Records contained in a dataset
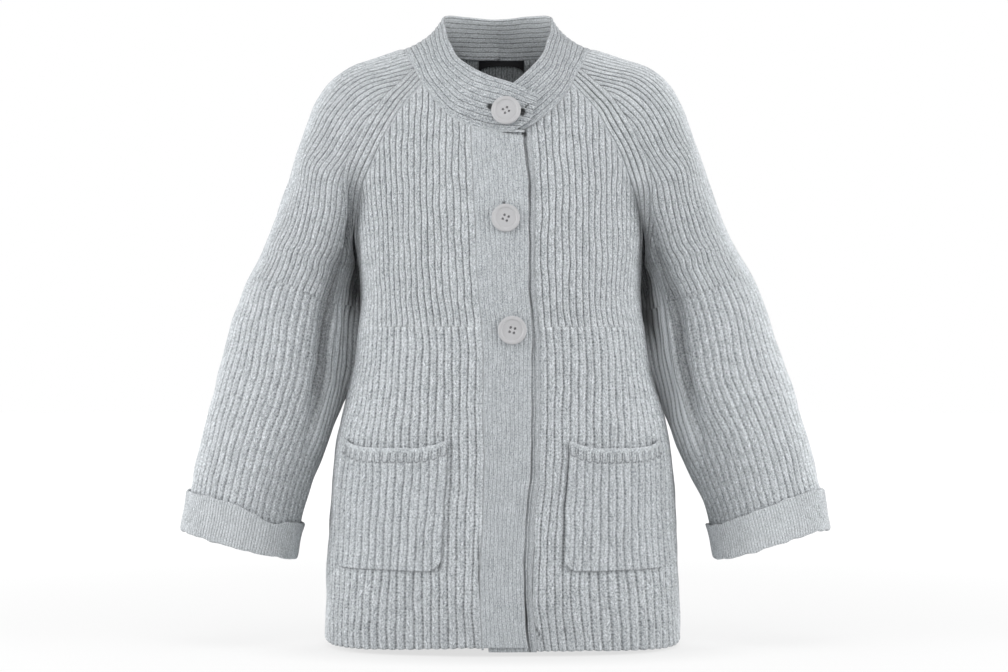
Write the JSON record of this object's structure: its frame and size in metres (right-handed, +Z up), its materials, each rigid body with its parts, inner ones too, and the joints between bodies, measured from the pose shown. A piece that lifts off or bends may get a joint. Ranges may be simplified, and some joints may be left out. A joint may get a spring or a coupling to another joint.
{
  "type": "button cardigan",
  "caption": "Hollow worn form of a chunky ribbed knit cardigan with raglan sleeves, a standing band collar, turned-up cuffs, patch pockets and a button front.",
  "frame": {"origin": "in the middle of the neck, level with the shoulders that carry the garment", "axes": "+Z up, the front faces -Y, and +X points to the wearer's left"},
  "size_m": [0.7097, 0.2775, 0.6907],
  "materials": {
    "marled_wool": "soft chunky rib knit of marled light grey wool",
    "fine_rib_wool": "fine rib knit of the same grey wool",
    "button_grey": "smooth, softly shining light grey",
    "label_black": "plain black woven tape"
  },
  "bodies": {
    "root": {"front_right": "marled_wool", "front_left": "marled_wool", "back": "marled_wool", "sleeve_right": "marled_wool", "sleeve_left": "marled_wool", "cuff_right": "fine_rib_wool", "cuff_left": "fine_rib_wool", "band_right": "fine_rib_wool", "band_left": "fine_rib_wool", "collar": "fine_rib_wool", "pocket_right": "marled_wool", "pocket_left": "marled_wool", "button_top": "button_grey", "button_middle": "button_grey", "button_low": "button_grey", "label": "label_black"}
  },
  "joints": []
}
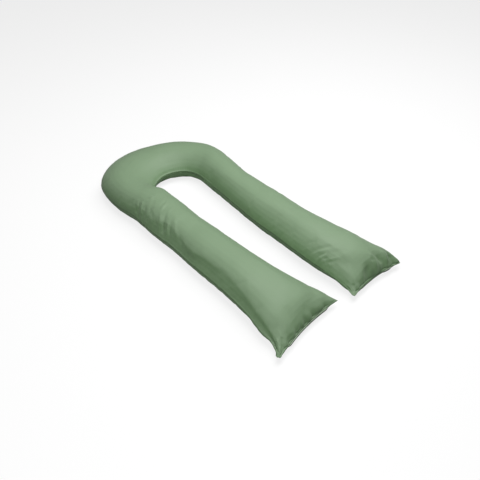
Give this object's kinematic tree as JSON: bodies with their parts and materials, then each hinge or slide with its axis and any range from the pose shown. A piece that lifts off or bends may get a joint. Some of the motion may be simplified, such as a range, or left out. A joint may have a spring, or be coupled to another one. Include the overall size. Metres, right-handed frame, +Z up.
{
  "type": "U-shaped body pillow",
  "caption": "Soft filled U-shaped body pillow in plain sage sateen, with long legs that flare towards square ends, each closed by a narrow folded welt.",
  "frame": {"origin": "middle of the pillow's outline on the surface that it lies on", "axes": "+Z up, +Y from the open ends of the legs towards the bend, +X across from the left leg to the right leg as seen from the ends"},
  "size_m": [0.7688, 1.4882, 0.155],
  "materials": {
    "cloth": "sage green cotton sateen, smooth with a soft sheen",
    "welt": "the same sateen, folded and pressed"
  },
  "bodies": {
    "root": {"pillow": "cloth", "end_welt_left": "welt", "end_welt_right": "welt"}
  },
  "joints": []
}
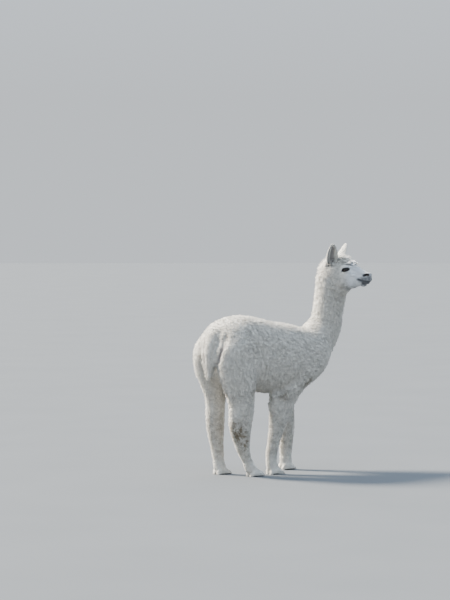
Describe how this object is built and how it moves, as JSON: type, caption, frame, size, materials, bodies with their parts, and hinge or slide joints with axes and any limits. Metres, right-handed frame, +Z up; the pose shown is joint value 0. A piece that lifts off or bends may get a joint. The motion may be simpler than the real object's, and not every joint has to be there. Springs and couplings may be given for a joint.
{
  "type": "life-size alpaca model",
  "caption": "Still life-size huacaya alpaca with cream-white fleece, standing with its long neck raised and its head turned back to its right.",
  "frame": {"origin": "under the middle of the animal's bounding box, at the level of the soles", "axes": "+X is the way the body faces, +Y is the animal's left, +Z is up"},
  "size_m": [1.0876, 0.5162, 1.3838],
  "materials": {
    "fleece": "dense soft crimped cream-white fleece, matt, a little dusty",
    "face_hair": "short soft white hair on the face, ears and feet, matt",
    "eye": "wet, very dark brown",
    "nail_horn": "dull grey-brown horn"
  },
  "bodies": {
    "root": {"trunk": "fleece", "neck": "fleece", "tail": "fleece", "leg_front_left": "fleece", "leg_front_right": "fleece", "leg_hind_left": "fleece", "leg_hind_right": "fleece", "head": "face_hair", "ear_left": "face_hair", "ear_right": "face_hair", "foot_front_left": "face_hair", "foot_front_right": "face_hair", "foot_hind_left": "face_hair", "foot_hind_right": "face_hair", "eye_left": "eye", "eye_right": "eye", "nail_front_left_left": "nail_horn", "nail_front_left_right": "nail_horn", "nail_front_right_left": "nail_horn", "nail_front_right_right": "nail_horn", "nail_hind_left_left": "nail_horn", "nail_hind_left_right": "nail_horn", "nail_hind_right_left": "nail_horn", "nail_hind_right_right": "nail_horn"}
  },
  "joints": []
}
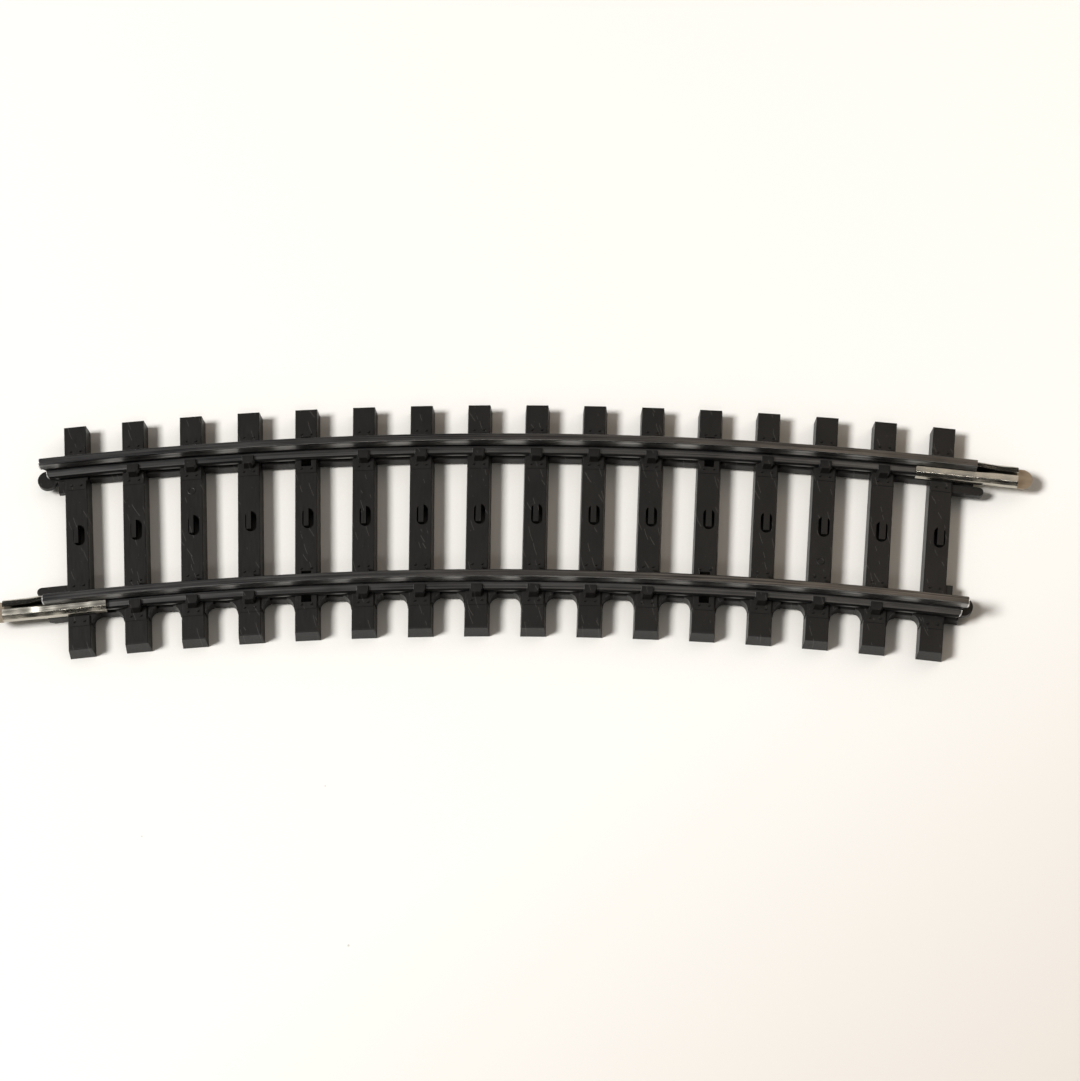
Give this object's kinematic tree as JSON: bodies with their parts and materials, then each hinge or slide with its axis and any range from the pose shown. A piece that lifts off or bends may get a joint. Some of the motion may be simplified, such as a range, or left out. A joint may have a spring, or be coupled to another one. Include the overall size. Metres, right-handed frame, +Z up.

## [REQUIRED WORK]
Every line above should be written out again exactly as it stands.

## [FINAL ANSWER]
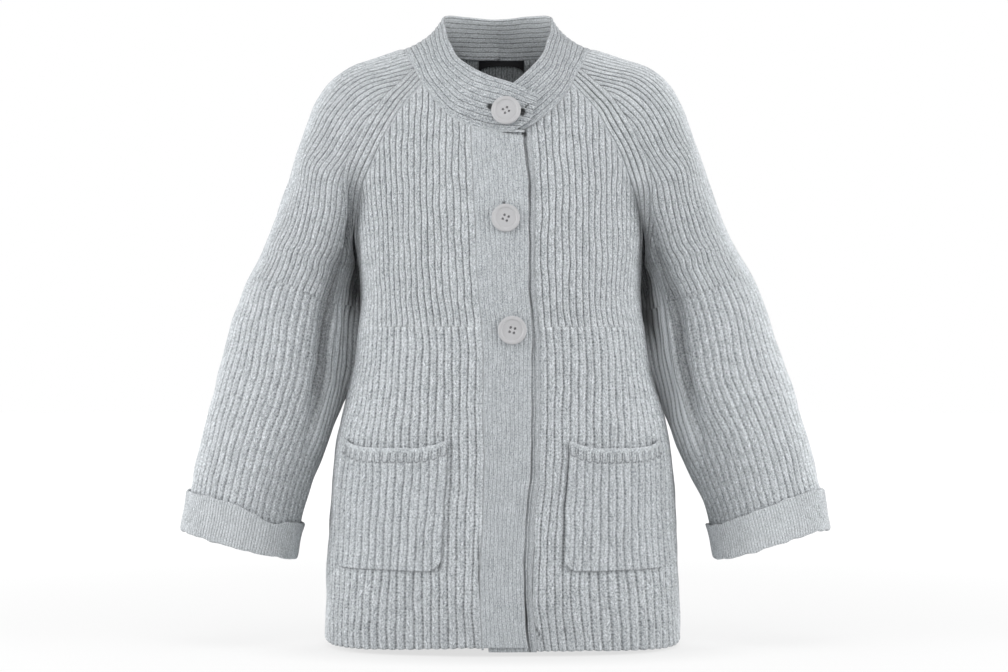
Write the JSON record of this object's structure: its frame and size in metres (right-handed, +Z up), its materials, each rigid body with its parts, inner ones too, and the joints between bodies, measured from the pose shown. A piece that lifts off or bends may get a joint. Ranges may be simplified, and some joints may be left out. A joint may get a spring or a coupling to another joint.
{
  "type": "button cardigan",
  "caption": "Hollow worn form of a chunky ribbed knit cardigan with raglan sleeves, a standing band collar, turned-up cuffs, patch pockets and a button front.",
  "frame": {"origin": "in the middle of the neck, level with the shoulders that carry the garment", "axes": "+Z up, the front faces -Y, and +X points to the wearer's left"},
  "size_m": [0.7097, 0.2775, 0.6907],
  "materials": {
    "marled_wool": "soft chunky rib knit of marled light grey wool",
    "fine_rib_wool": "fine rib knit of the same grey wool",
    "button_grey": "smooth, softly shining light grey",
    "label_black": "plain black woven tape"
  },
  "bodies": {
    "root": {"front_right": "marled_wool", "front_left": "marled_wool", "back": "marled_wool", "sleeve_right": "marled_wool", "sleeve_left": "marled_wool", "cuff_right": "fine_rib_wool", "cuff_left": "fine_rib_wool", "band_right": "fine_rib_wool", "band_left": "fine_rib_wool", "collar": "fine_rib_wool", "pocket_right": "marled_wool", "pocket_left": "marled_wool", "button_top": "button_grey", "button_middle": "button_grey", "button_low": "button_grey", "label": "label_black"}
  },
  "joints": []
}
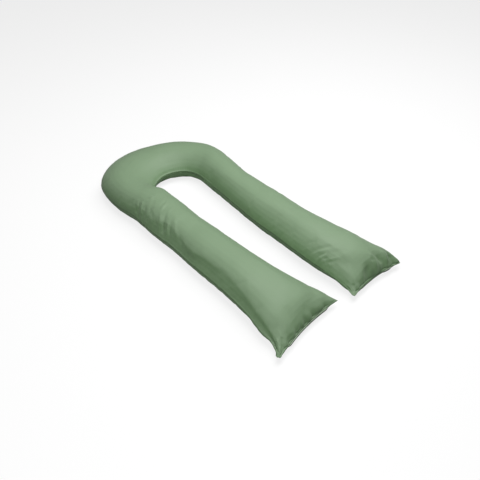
Give this object's kinematic tree as JSON: bodies with their parts and materials, then each hinge or slide with its axis and any range from the pose shown. A piece that lifts off or bends may get a joint. Some of the motion may be simplified, such as a range, or left out. A joint may have a spring, or be coupled to another one. Include the overall size. Metres, right-handed frame, +Z up.
{
  "type": "U-shaped body pillow",
  "caption": "Soft filled U-shaped body pillow in plain sage sateen, with long legs that flare towards square ends, each closed by a narrow folded welt.",
  "frame": {"origin": "middle of the pillow's outline on the surface that it lies on", "axes": "+Z up, +Y from the open ends of the legs towards the bend, +X across from the left leg to the right leg as seen from the ends"},
  "size_m": [0.7688, 1.4882, 0.155],
  "materials": {
    "cloth": "sage green cotton sateen, smooth with a soft sheen",
    "welt": "the same sateen, folded and pressed"
  },
  "bodies": {
    "root": {"pillow": "cloth", "end_welt_left": "welt", "end_welt_right": "welt"}
  },
  "joints": []
}
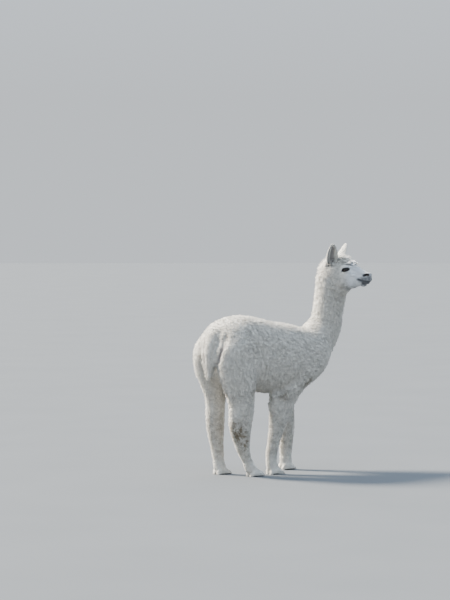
Describe how this object is built and how it moves, as JSON: type, caption, frame, size, materials, bodies with their parts, and hinge or slide joints with axes and any limits. Metres, right-handed frame, +Z up; the pose shown is joint value 0. A piece that lifts off or bends may get a joint. The motion may be simpler than the real object's, and not every joint has to be there. Springs and couplings may be given for a joint.
{
  "type": "life-size alpaca model",
  "caption": "Still life-size huacaya alpaca with cream-white fleece, standing with its long neck raised and its head turned back to its right.",
  "frame": {"origin": "under the middle of the animal's bounding box, at the level of the soles", "axes": "+X is the way the body faces, +Y is the animal's left, +Z is up"},
  "size_m": [1.0876, 0.5162, 1.3838],
  "materials": {
    "fleece": "dense soft crimped cream-white fleece, matt, a little dusty",
    "face_hair": "short soft white hair on the face, ears and feet, matt",
    "eye": "wet, very dark brown",
    "nail_horn": "dull grey-brown horn"
  },
  "bodies": {
    "root": {"trunk": "fleece", "neck": "fleece", "tail": "fleece", "leg_front_left": "fleece", "leg_front_right": "fleece", "leg_hind_left": "fleece", "leg_hind_right": "fleece", "head": "face_hair", "ear_left": "face_hair", "ear_right": "face_hair", "foot_front_left": "face_hair", "foot_front_right": "face_hair", "foot_hind_left": "face_hair", "foot_hind_right": "face_hair", "eye_left": "eye", "eye_right": "eye", "nail_front_left_left": "nail_horn", "nail_front_left_right": "nail_horn", "nail_front_right_left": "nail_horn", "nail_front_right_right": "nail_horn", "nail_hind_left_left": "nail_horn", "nail_hind_left_right": "nail_horn", "nail_hind_right_left": "nail_horn", "nail_hind_right_right": "nail_horn"}
  },
  "joints": []
}
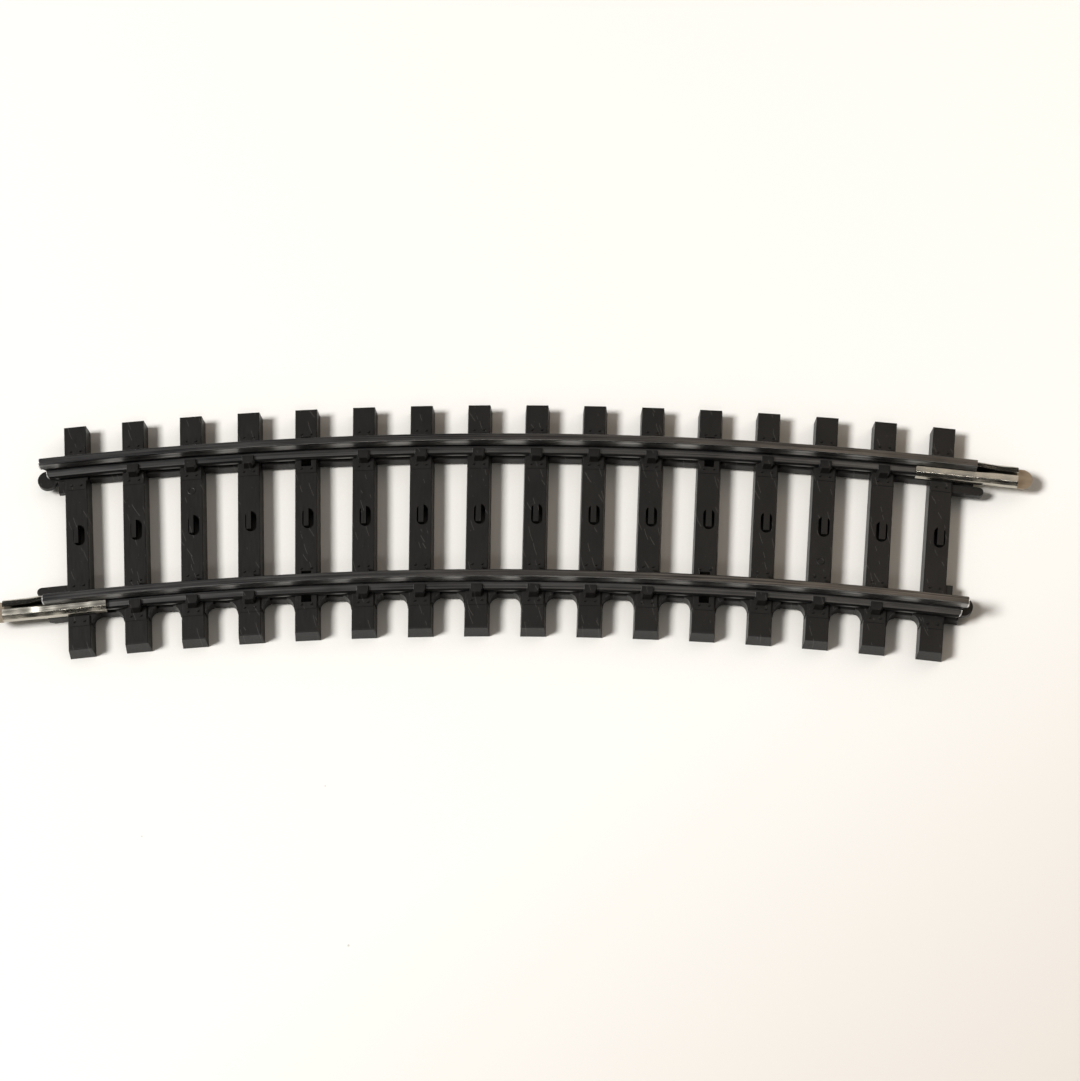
Give this object's kinematic tree as JSON: bodies with their parts and materials, then each hinge or slide with its axis and any range from the pose shown. A piece that lifts off or bends may get a joint. Some of the motion may be simplified, such as a range, or left out. A joint may have a spring, or be coupled to another one. Include the overall size. Metres, right-handed frame, +Z up.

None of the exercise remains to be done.